30 Eylül 2013 Pazartesi

Ünal Aysal Futboldan Anlıyor mu?

Öncelikle daha önce bazı yazılarımda değindiğim kurumsallaşmadan bahsedeyim. Kurumsallaşmadan benim anladığım yönetimden bağımsız kişilerin ilgili spor branşlarında faaliyet göstermesidir. Örneğin futbol takımıyla ilgili teknik direktör seçiminden futbolcu transferine oyuncuların alacağı ücretlerden diğer kulüp çalışanlarının maaşlarına kadar tüm kararların atanmış kişiler tarafından verilmesi gibi. Yönetime karşı sorumluluk ve hesap verme dışında bu ekibin yönetimden talimat alması düşünülemez. Yönetimler değişince bu ekip değişmez başarı performansına göre ancak görevden alınır. Yönetimin burada ne işi var o zaman diye düşünülebilir. Yönetim hedefleri ve bütçeyi belirler ve yapılanları kontrol eder. Performansını yetersiz bulduğu tepe yöneticilerini görevden alıp hedeflere ulaşabileceğini düşündüğü başka bir yönetici atar. Yönetici televizyonda takımla ilgili her maçtan sonra konuşmaz göz önünde olmaz. Bu yazdıklarım Türkiye şartlarında ne kadar uygulanır ya da başarılı olabilir mi? Bence hayır.

Galatasaray’da kurumsallaşmanın karşılığı ne yazık ki sadece Bülent Tulun’dur. Yönetim gidince ilk gidecek kişidir ve hatta yönetimin gitmesinin en büyük sebebi olacaktır. Adnan Sezgin’den görev olarak hiçbir farkı yoktur. Adnan Polat zamanında Galatasaray, Ünal Aysal’ın Galatasaray’ından daha az kurumsal değildi.

Galatasaray Tarihi’nin sportif olarak en başarılı başkanlarından birisi Faruk Süren’dir. Fatih Terim’in gönderilmesi ile ilgili Senad Ok ile Haber Merkezi programın’da yaptığı açıklamaların bazı bölümlerine bakarsak:’’ Yarış atları sinirli olur. Uysal olmaz. Diyalogla bunu çözebilirsiniz. Bu durum benim için hiç bir zaman problem olmadı…Belki biz bu kararı alamazdık. Ya da iş ayrılma noktasına gelmezdi…’’ olaya ne kadar hakim olduğunu açıklamalarından anlıyoruz.
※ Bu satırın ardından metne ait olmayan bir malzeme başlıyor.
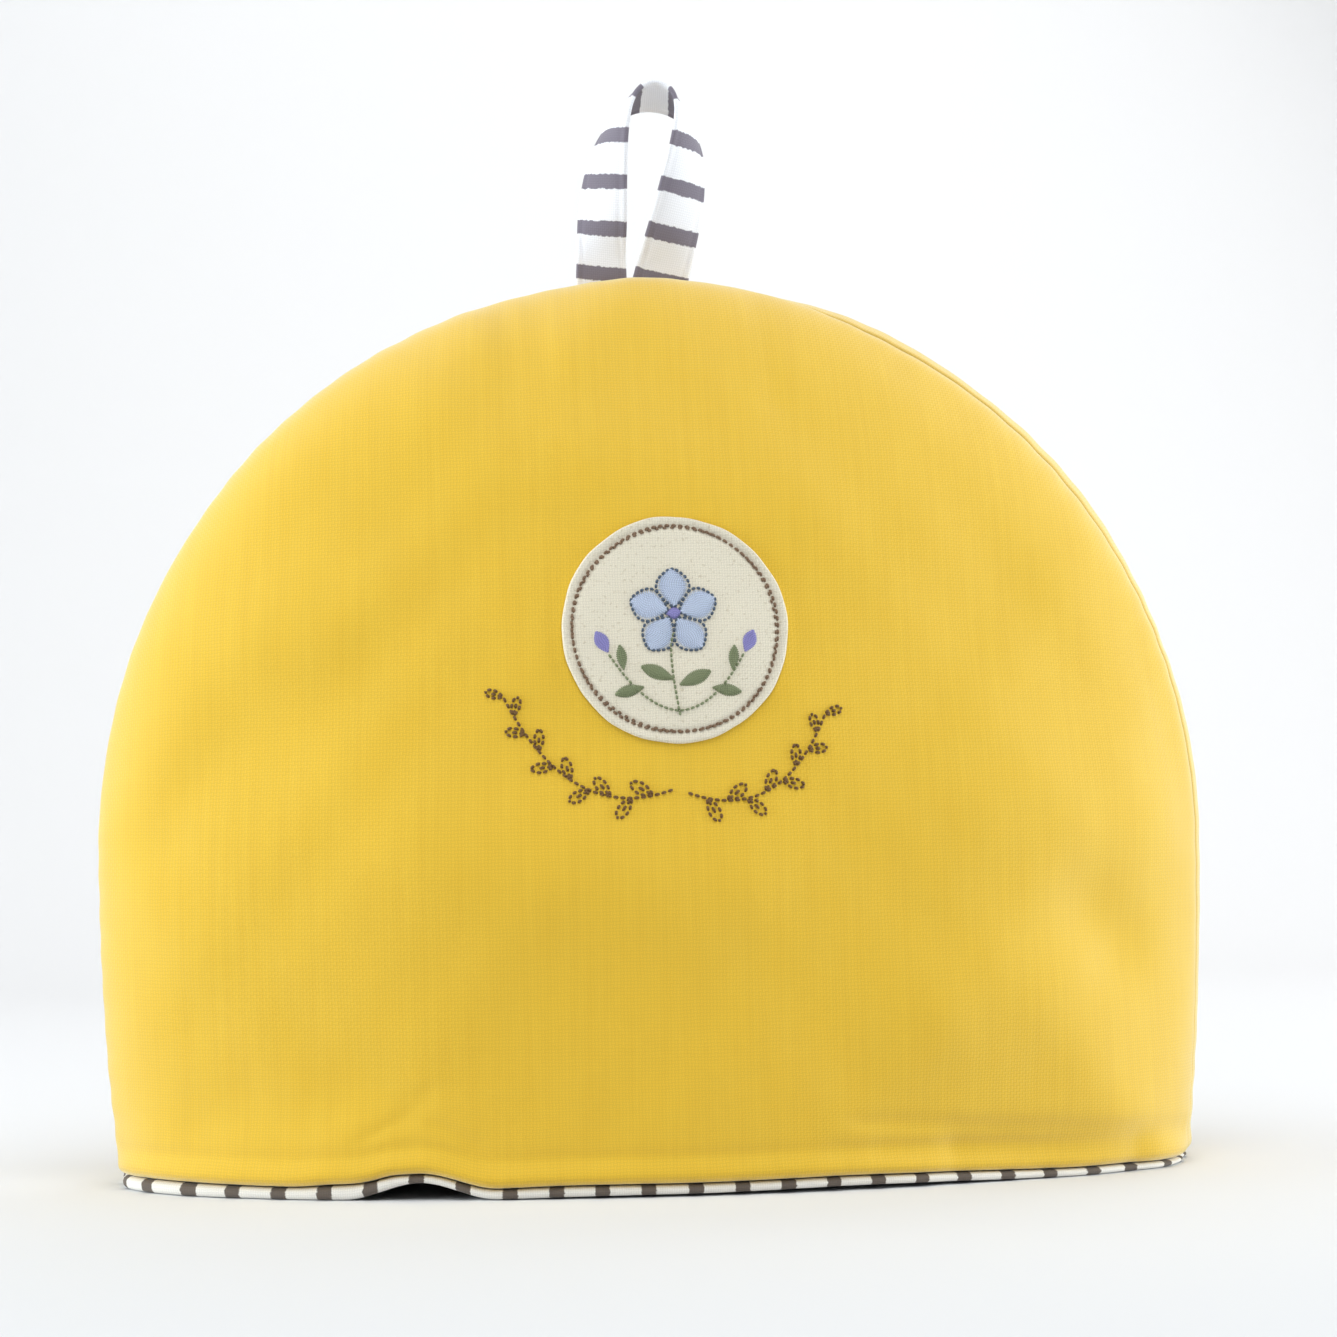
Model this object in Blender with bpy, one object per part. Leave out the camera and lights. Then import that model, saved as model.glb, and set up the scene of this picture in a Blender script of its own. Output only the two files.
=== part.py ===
"""A padded tea cosy that stands on its hem. Metres, +Z up, with the origin on the table under its middle.

Two padded cloth panels meet in a seam that runs over an arch. A striped cotton edge shows below their hem, a
striped strip is folded into a loop at the top of the seam, and a round patch is sewn on the front. The front
looks along -Y, and right and left are those of someone who looks at it.
"""

from collections import namedtuple

import bmesh
import bpy
import numpy as np

# The body's outer form
HALF_WIDTH = 0.170  # where the straight sides turn into the arch
HEM_HALF_WIDTH = 0.1646  # the sides draw in a little towards the hem
HALF_DEPTH = 0.065  # from the middle plane to the front, at the hem
HEIGHT = 0.2734  # from the table to the seam at the top
SPRING_Z = 0.101  # where the straight sides turn into the arch
ARCH_RISE = HEIGHT - SPRING_Z
WALL = 0.006  # cover, wadding and lining together
CLEARANCE = 0.0003  # between neighbouring pieces

# The seam, which a groove follows and which is pulled forward on the right side
SEAM_PULL = 0.010
SEAM_PULL_FADES = (62, 86)  # degrees along the arch from the right
GROOVE_DEPTH = 0.0016
GROOVE_REACH = 0.0035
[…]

Faruk Süren’in başkanlığı döneminde en büyük başarısı Fatih Terim yönetiminde dört yıl üst üste Türkiye şampiyonluğu yanında UEFA kupasının kazanılmasıydı. O dönemde Fatih Terim kendi isteğiyle İtalya’ya gittikten sonra Lucescu takımın başına getirildi ve birçoklarına göre en başarılı yabancı hoca oldu. Yinede Lucescu’nun daha defansif sonuca yönelik oyunu belli bir kesim tarafından beğenilmedi. Faruk Süren başkanlığa aday olmadı. Aynı yönetimden Mehmet Cansun başkanlığa seçildi ve bir yıl başkanlık yaptı ardından seçimlerde Rahmetli Başkan Özhan Canaydın’a kaybetti. Özhan Canaydın’ın seçim vaadi gönüllerdeki Teknik Direktörü getireceğiz diyerek Fatih Terim'di,  seçimi kazandıktan sonra sezon sonuna kadar beklendi kısıtlı bütçeyle harikalar yaratan şampiyon takımın hocası Lucescu görevden alındı ve ikinci Fatih Terim dönemi başladı.

Geçmiştekileri bilmeden bu günü değerlendirmemiz çok anlamlı değil yukarıda önemli bazı noktaları özet geçmeye çalıştım. Ünal Aysal'ın bu durumdan çıkabilmesi için Galatasaray'ın en azından Türkiye Liginde şampiyon olması gerekiyor. Yada şampiyonlar liginde en azından gruplardan çıkabilmeli. Mancini ile görüşmelere başlandığı borsaya bildirildi. Büyük bir aksilik yaşanmazsa teknik direktör Mancini olacak. Doğru kişi olup olmadığı veya Ünal Aysal’ın futboldan anlayıp anlamadığını ilerleyen günlerde göreceğiz. Bana göre bu soruların cevabı hayır. Asıl aklıma takılan soru Mancini başarısız olup gönderilmek istenirse ne kadar tazminat ödenecek?

Yanılmayı çok istiyorum. Umarım yanılırım.